Comment Re:That's C code (Score 1) 230

stdio.h and cstdio are both valid in C++. However, there is a slight difference - cstdio is only guaranteed to define the identifiers that it provides in namespace std, while stdio.h makes the same guarantee only for the global namespace. In practice, they are usually both backed by the same header that does both, so you'll get both - but relying on that is non-portable. Since he doesn't use std:: to refer to those identifiers, "stdio.h" is the correct header for him to include.

Comment Re:That's C code (Score 1) 230

"stdio.h" searches the directory containing the current source file first, then the include directories.

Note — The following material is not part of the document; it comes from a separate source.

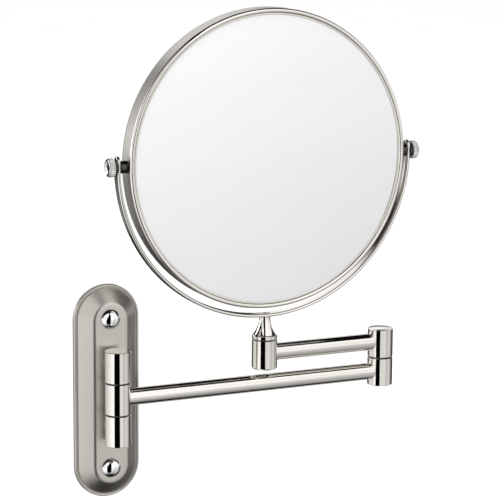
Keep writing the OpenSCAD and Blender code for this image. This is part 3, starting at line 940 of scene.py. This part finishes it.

The standard itself doesn't have any notion of "directory containing the current source file" or "include directories", actually. It just says that "..." does some form of implementation-defined search, which, if it fails, falls back to <...>.

Comment Re: That's C code (Score 1) 230

It's still not the same thing. In C, you can declare a function without specifying the argument types, but then define it with specific types in a different translation unit. In C++, the definition and the declaration must match - if you declare it as int foo(...), then you must also define it in the same way (which renders it effectively useless, since without any named arguments you won't have anything to pass to va_*).

Comment Re: Prefer support (Score 1) 286

It isn't like any polynesians had a navy capable of transporting the people and resources needed to conquer the islands. Nor was there economic value in such an endeavor. Refugees and explorers showing up and assimilating? Absolutely. A conquering force? Not a chance.

Maori didn't quite conquer New Zealand that way (there was no-one to conquer it from), but they definitely did assemble a fleet large enough to be an invasion force.